Once it was between Khajuraho and Orchha, which while crammed, made for a lovely experience of chatting with a lot of people and since I had a seat next to the window, I didn’t mind us being so packed. The second time was from Jhansi to Gwalior and I somewhat naively expected it to look like the first time. Well… the train stopped and when I took a look at the compartment and the throng of people trying to squeeze in I just said “no freaking way am I going in there!”.
Do yourself a favor if you want to experiement with the unreserved coach – go without any belongings and not when you’re actually moving from one town to another. Just take it as an adventure and buy a ticket to somewhere very close by :D.
Examples of prices, distances and transport modes
All the prices listed here, except taxis are on a per person basis.
|Distance||Price||Mode of transport|
|370km||11$/700RS||Bus – sleeper|
|120km||1.2$/80RS||Train – 2S|
|160km||2.7$/180RS||Bus – local|
|350km||8.2$/550RS||Bus – sleeper|
|150km||1.3$/90RS||Train – 2S|
|90km||1.5$/100RS||Bus – local|
|5km||1.3$/90RS||Taxi – Uber|
|7km||1.9$/125RS||Taxi – Ola|
|4.5km||0.7$/50RS||Riksha – Jugnoo app|
|2km||0.7$/50RS||Riksha – no app used|
India also has a plethora of mobile apps that help you get around, however the big problem is that it can be complicated to use them if you’re not an Indian citizen yourself. While apps like Uber, Ola and Jugnoo (specificaly for ordering rikshas) are great, you’ll need a local SIM card of course or incur high roaming charges.
The other annoying thing about using these services is that in India, the driver always calls you and if he doesn’t speak English, you wont be able to explain where you are. In fact you probably wont be able to explain where you are in any case, since you’re a tourist and dont know the city. Kind of defeats the whole purpose of GPS location… However what I usually do is ask somebody around me to explain to the driver (and it’s India, there will always be somebody around you :D).
Further on there are apps to book bus and train tickets, however most of them require you to have an Indian phone number, Indian credit/debit card or something of the sort. I’ve personally never had to deal with these problems, as my wife is Indian, but in case you’re planning to use them, be sure to start researching online on how to set it up, before you come to India.
And here are some photos of various buses, trains and rikshas we took:
Costs of Activities & Sightseeing in India
To describe it in one broad stroke – highly affordable. Most sightseeing in India is very cheap and while foreigners pay a higher price than Indians, it’s generaly still a bargain. You can see some example in the table below.

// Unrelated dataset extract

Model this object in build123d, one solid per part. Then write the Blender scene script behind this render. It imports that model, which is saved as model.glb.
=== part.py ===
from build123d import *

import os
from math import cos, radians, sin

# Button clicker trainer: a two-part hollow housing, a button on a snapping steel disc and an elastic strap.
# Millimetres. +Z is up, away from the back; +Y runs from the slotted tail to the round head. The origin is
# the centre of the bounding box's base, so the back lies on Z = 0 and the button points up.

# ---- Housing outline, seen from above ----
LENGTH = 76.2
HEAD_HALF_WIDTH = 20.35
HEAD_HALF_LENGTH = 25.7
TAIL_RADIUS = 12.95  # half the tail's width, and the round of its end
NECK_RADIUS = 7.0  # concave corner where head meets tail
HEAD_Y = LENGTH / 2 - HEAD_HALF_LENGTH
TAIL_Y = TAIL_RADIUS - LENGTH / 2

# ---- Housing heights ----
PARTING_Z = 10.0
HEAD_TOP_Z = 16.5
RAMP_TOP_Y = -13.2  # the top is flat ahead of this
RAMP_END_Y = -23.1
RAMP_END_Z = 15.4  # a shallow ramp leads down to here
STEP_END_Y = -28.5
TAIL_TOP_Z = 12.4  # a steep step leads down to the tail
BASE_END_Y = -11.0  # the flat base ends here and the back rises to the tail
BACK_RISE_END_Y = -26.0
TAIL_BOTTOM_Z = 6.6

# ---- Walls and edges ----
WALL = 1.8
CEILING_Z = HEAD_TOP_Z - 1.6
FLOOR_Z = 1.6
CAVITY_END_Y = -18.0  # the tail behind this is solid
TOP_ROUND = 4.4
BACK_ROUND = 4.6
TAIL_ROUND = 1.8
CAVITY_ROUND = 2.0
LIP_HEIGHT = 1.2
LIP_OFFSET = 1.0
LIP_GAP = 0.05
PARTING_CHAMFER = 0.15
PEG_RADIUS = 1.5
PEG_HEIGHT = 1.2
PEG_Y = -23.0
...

|Hyderabad||Charminar monument||3$ / 200RS|
|Hyderabad||Chowmahala palace||3$ / 200RS|
|Hyderabad||Golconda fort||3$ / 200RS|
|Hyderabad||Qutb Shah tombs||1.5$ / 100RS|
|Bijapur||Ibrahim Rouza tomb||3$ / 200RS|
|Badami||Cave temples||3$ / 200RS|
|Badami||Pattadakal temples||7.5$ / 500RS|
|Hampi||Waterfall guide – circ 1.5h||4.5$ / 300RS|
|Hampi||Hampi temples group||7.5$ / 500RS|
|Bangalore||Karnataka Chittrakala gallery||1.5$ / 100RS|
|Bangalore||Metal concert tickets||10$ / 700RS|
|Bangalore||Lalbagh park||0.75$ / 50RS|
|Mysore||Mysore palace||3$ / 200RS|
|Mysore||ZOO – a good one that is||1$ / 60RS|
|Mysore||Walking & street food tour – 3h||15$ / 1000RS|
|Mudumalai Tiger Reserve||Bus safari 1h||2$ / 125RS|
|Ooty||Hiking guide for 7h||7.5$ / 500RS|
|Ooty||Fishing guide for 5h||7.5$ / 500RS|
I know we haven’t traveled throughout the whole country on this trip, but since we did quite a good mix of villages, towns and big cities, this will give you a good idea of what to expect there. Anybody from an ultra budget traveler to a person more towards the luxury side of travel will be able to draw conclusions from this breakdown.

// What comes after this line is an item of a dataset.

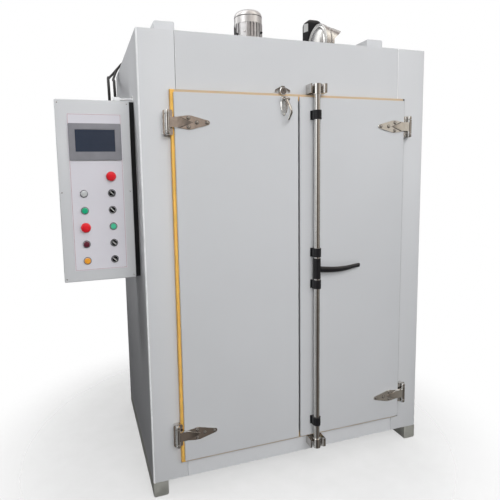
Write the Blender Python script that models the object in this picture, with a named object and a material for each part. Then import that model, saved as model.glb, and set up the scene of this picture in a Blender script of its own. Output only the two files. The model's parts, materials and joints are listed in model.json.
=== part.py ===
"""Two-door curing oven with a side control box, a roof fan and an exhaust blower. Metres, +Z up.

Positions below count from the cabinet's front left corner on the ground: x to the right,
y to the back, z up. The root empty then shifts the whole oven so that the centre of its
footprint is the origin.
"""

from math import cos, pi, radians, sin

import bmesh
import bpy
from mathutils import Matrix, Vector

# Fits
SEAT = 0.0003
RUNNING = 0.0006

# Cabinet
CABINET_WIDTH = 1.320
CABINET_DEPTH = 0.900
BODY_HEIGHT = 1.826
SIDE_THICKNESS = 0.147
BACK_THICKNESS = 0.100
ROOF_THICKNESS = 0.120
FASCIA_HEIGHT = 0.250
SILL_HEIGHT = 0.104
FRAME_DEPTH = 0.100
FOLD_RADIUS = 0.009
PANEL_SEAM = 0.002

# Skids and roof runners
SKID_WIDTH = 0.063
SKID_HEIGHT = 0.065
RUNNER_WIDTH = 0.088
RUNNER_HEIGHT = 0.090
RUNNER_FROM_SIDE = 0.100
RUNNER_FROM_FRONT = 0.185

# Doors and their seal
DOOR_OVERLAP = 0.016
DOOR_SKIN = 0.012
DOOR_SPLIT = 0.007
DOOR_FOLD = 0.003
PLUG_DEPTH = 0.070
PLUG_CLEARANCE = 0.012
GASKET_THICKNESS = 0.018
GASKET_WIDTH = 0.026
GASKET_FROM_OPENING = 0.002

# Hinges
HINGE_FROM_DOOR_END = 0.115
HINGE_AXIS_FROM_DOOR = 0.027
BARREL_RADIUS = 0.0095
BARREL_HALF_HEIGHT = 0.031
STRAP_HALF_NECK = 0.0225
STRAP_HALF_WAIST = 0.021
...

One thing to keep in mind is that we focused on a specific region, so we didn’t take any internal flights. I guess it really depends what kind of a traveler you are. If you want to see the most famous parts of India in one trip and if you’re limited with time, you’ll obviously have to fly a lot. In that case you’ll have to separately include those costs.
If you however decided not to skip huge parts of the country in your itinerary and focus more on a particular state or a few of them, than this price breakdown will work even better for you.

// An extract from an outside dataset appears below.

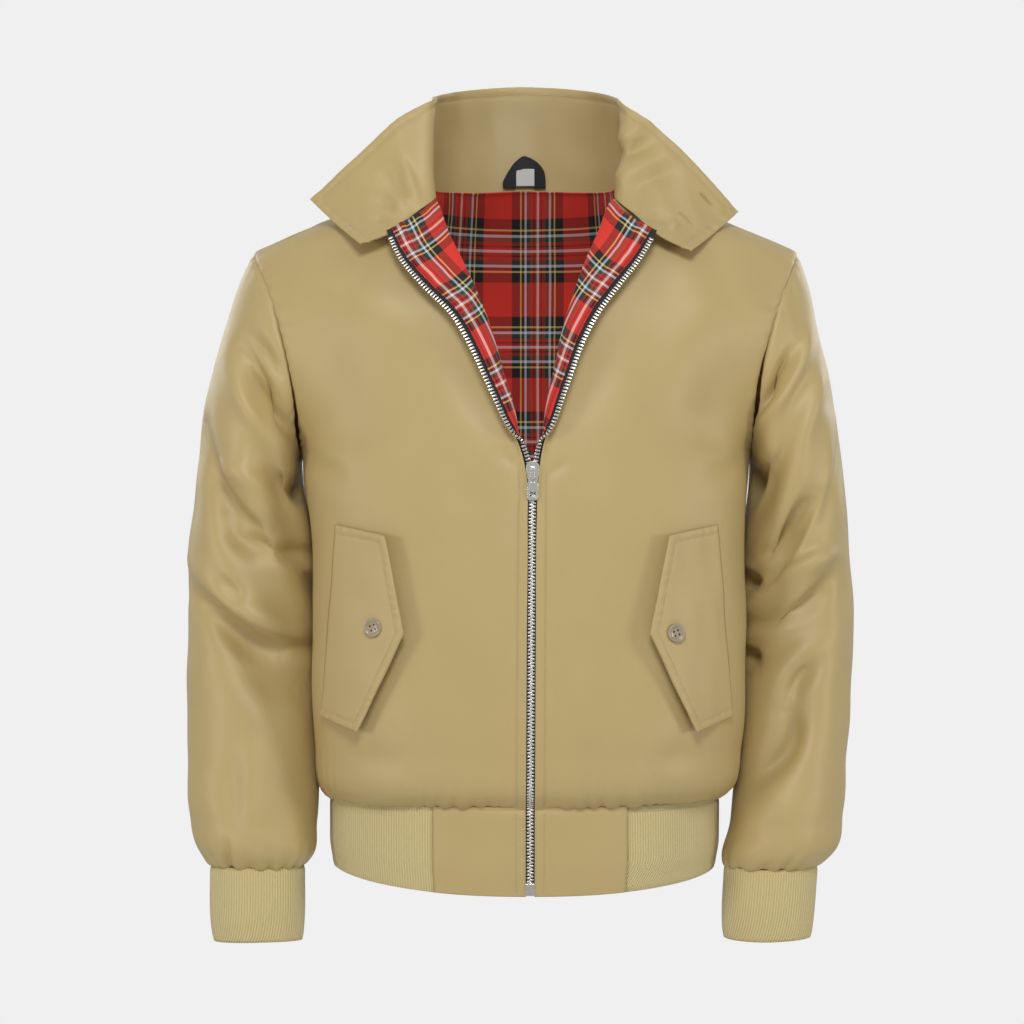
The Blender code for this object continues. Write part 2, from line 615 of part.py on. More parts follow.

Doesn’t mean jumping from one place to another in India is a bad thing, same as it doesn’t mean that the only true way to travel is to spend a month in one city. I personally spend from 1 day to 5 days in one location, as that’s how I like to travel. You get the hang of your preferred speed after you’ve done some travelling. For me I use a general rule of taking the time I allocated for travel and dividing that by 2.5, that’s how I know how many places (as in towns, cities,…) I can include in my itinerary.